Once that’s done, we wait hope that these excellent crisis plans will never be put into action.

Putting the plan into action

Of course, as the saying goes, whatever can go wrong will go wrong, but when the proverbial hits the fan in future, everyone can stay calm because everything is in place for the situation to be handled smoothly and effectively.

One of our crisis comms plans was put into practice a few months ago when a client had a minor emergency. Our customer had been informed of the matter by a member of staff and they called me to explain the situation.

Together, we identified our most appropriate strategy from the list of scenarios we’d planned for and we were able to put our plan into action. We filled in the blanks on our response, we got it signed off and then we distributed it using the appropriate platforms. In this case, we determined that the best course of action was, as planned, an email sent to their customers informing them of the issue, apologising for the inconvenience and offering reassurance about what was being done about it.
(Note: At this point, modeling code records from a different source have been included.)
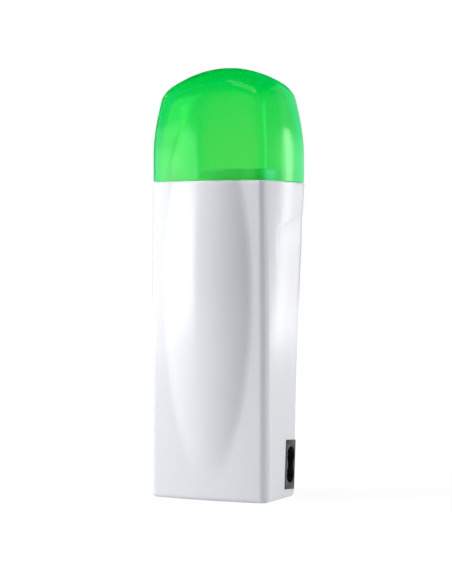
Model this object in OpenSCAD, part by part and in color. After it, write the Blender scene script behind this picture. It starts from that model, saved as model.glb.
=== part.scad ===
// Roll-on wax heater: an upright two-shell housing with a heated well for a wax cartridge,
// a translucent domed cap that lifts off, and a two-pin appliance inlet low on the right side.
// Millimetres. The origin is at the centre of the base, +Z is up and the front faces -Y.

/* [Housing] */
// Width over the side walls
body_w = 60; // [59:0.5:64]
// Height from the base to the rim that the cap stands on
body_h = 146; // [140:1:160]
// Depth at the base, from the front face to the back
base_d = 36; // [35:0.5:40]
// Depth at the rim, from the front face to the back
rim_d = 47.5; // [46.5:0.5:52]
// Bow of the front face between its corners
front_bow = 2; // [1.5:0.25:3]
// Radius of the front upright corners
front_r = 4.5; // [4:0.5:7]
// Radius of the rear upright corners
rear_r = 4.5; // [4:0.25:6]
// Rounding of the edge around the base
foot_r = 3; // [2:0.25:3.5]
// Wall of both shells
wall = 2.2; // [1.8:0.1:2.4]
// How far the parting line lies behind the front face at the base
part_base_d = 4.2; // [4:0.1:6]
// How far the parting line lies behind the front face at the rim
part_rim_d = 3.6; // [3.4:0.1:5]

/* [Tongue] */
// Rise of the tongue above the front face
tongue_rise = 4; // [3:0.25:4.5]
// Width of the tongue at its widest
tongue_w = 43; // [38:0.5:44]
// Height of the widest place
tongue_z = 93; // [85:1:100]
// Height of the lower tip
tongue_tip_z = 12.5; // [8:0.5:20]

/* [Cap] */
// Height of the cap
cap_h = 53.3; // [48:0.5:60]
// Wall of the cap
cap_wall = 1.8; // [1.4:0.1:2]
// How far the housing stands proud of the cap all round
cap_step = 0.2; // [0.1:0.05:0.6]
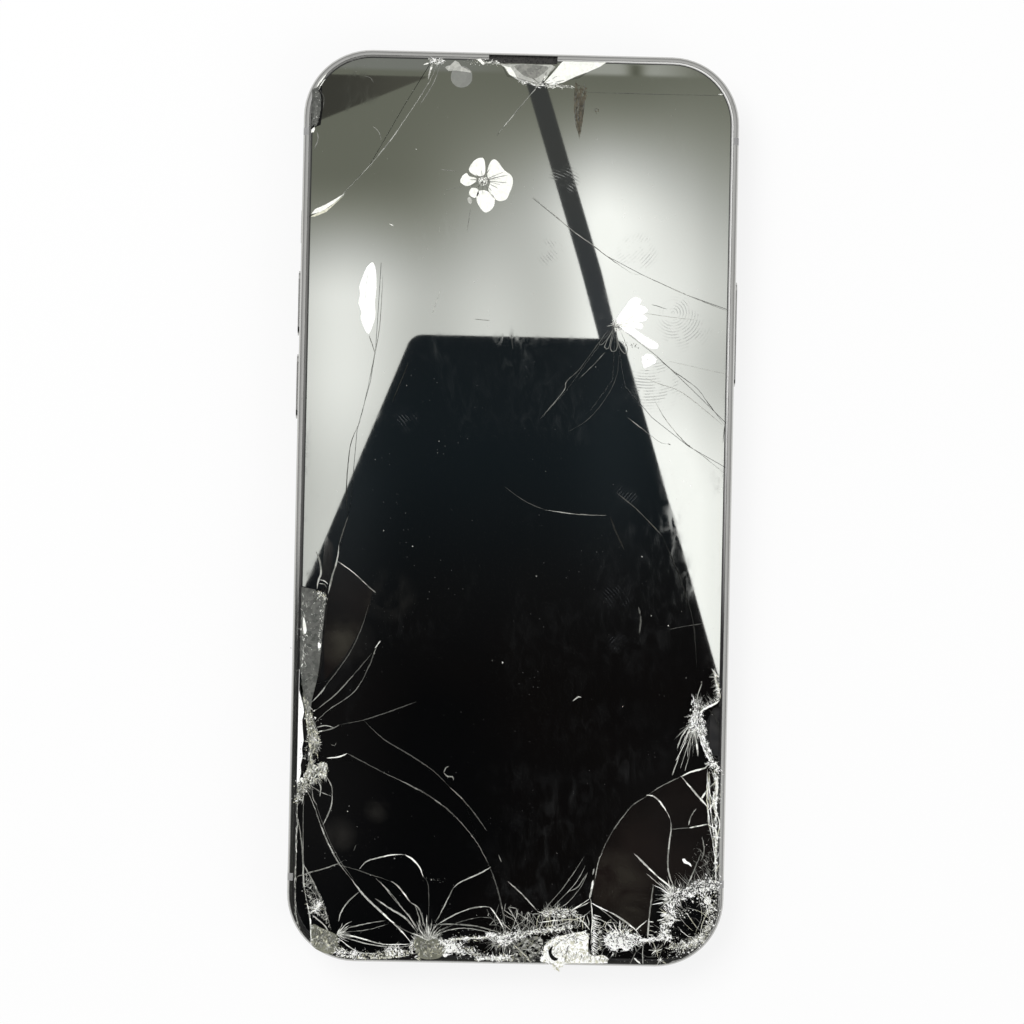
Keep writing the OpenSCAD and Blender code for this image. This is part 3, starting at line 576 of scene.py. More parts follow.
def network(outline, spacing):
    """A triangle net over an outline: its points, edges and triangles."""
    points = scatter(outline, spacing) + curve(outline + outline[:1], spacing)[:-1]
    made = delaunay_2d_cdt([Vector(p) for p in points], [], [], 0, 1e-5)
    places, edges, triangles = made[0], made[1], made[2]
    kept = []
    for triangle in triangles:
        cx = sum(places[k].x for k in triangle) / 3
        cy = sum(places[k].y for k in triangle) / 3
        if inside(outline, cx, cy):
            kept.append(triangle)
    return places, edges, kept


def mosaic(bag, outline, cell, tones, keep=0.9, rise=0.08, shrink=0.95, z=GLASS_Z):
    """Small tilted chips that fill an outline."""
    places, _, triangles = network(outline, cell)
    for triangle in triangles:
        if rng.random() > keep:
            continue
        corners = [places[k] for k in triangle]
        centre = sum(corners, Vector((0, 0))) / 3
        lean = [rng.uniform(0.0, 0.25 * rise) for _ in range(3)]
        top = [(*(centre + (c - centre) * shrink), z + 0.01 + h) for c, h in zip(corners, lean)]
        foot = [(x, y, z - 0.03) for x, y, _ in top]
        bag.add(top + foot, [(0, 1, 2), (0, 3, 4, 1), (1, 4, 5, 2), (2, 5, 3, 0)], pick(tones))


def web(bag, outline, cell, width, tones, keep=0.75):
    """A net of fine cracks over an outline."""
    places, edges, _ = network(outline, cell)
    for a, b in edges:
        pa, pb = places[a], places[b]
        middle = (pa + pb) / 2
        if rng.random() < keep and inside(outline, middle.x, middle.y) and (pa - pb).length < 2.5 * cell:
            strand(bag, [tuple(pa), tuple(pb)], width * rng.uniform(0.5, 1.3), tones, ends=(0.8, 0.8),
                   step=0.5)


def grains(bag, spots, size, tones, z=GLASS_Z):
    """Crumbs of glass, each a small uneven tetrahedron. On the glass, those past its edge are left out."""
    for x, y in spots:
        if z == GLASS_Z and not on_phone(x, y):
            continue
        r = size * rng.uniform(0.4, 1.3)
        turn = rng.uniform(0, math.tau)
        foot = []
        for k in range(3):
            reach = r * rng.uniform(0.6, 1.1)
            angle = turn + k * math.tau / 3 + rng.uniform(-0.4, 0.4)
            foot.append((x + reach * math.cos(angle), y + reach * math.sin(angle), z - 0.01))
        tip_x, tip_y = x + rng.uniform(-r, r) * 0.4, y + rng.uniform(-r, r) * 0.4
        tip = (tip_x, tip_y, z + min(0.12, r * rng.uniform(0.12, 0.5)))
        bag.add(foot + [tip], [(0, 1, 3), (1, 2, 3), (2, 0, 3)], pick(tones))


def near_line(points, count, reach):
    """Spots close to a line, thinning out away from it."""
    path = curve(points, 0.3)
    return [(x + rng.gauss(0, reach), y + rng.gauss(0, reach)) for x,
            y in (rng.choice(path) for _ in range(count))]


def duller(tones, length):
    """Long thin splinters hold less white than short ones."""
    plain = isinstance(tones, str) or "ink" in tones
    return tones if plain or length < rng.uniform(0.5, 1.3) else ("pale", "grey", "dim", "dim")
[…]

The plan worked perfectly; it meant that the client was able to respond to the crisis, take charge of the situation, give their clients the correct information and protect the brand’s reputation.

The whole crisis was resolved without any negative headlines and no-one needed to panic. The company was seen to be open and transparent, it put its customers first and set out exactly what it was doing to rectify the situation.

Creating a crisis comms plan can seem like a daunting task but as soon as they’re prepared and tested, they’re the only ultimate defence for a company’s reputation. Because they’re planned in peacetime with care and attention to detail, there’s no need for anyone to panic when things go wrong and there’s no need for any rash decisions made in the heat of a crisis. All your client needs to do is follow the plan… and don’t panic.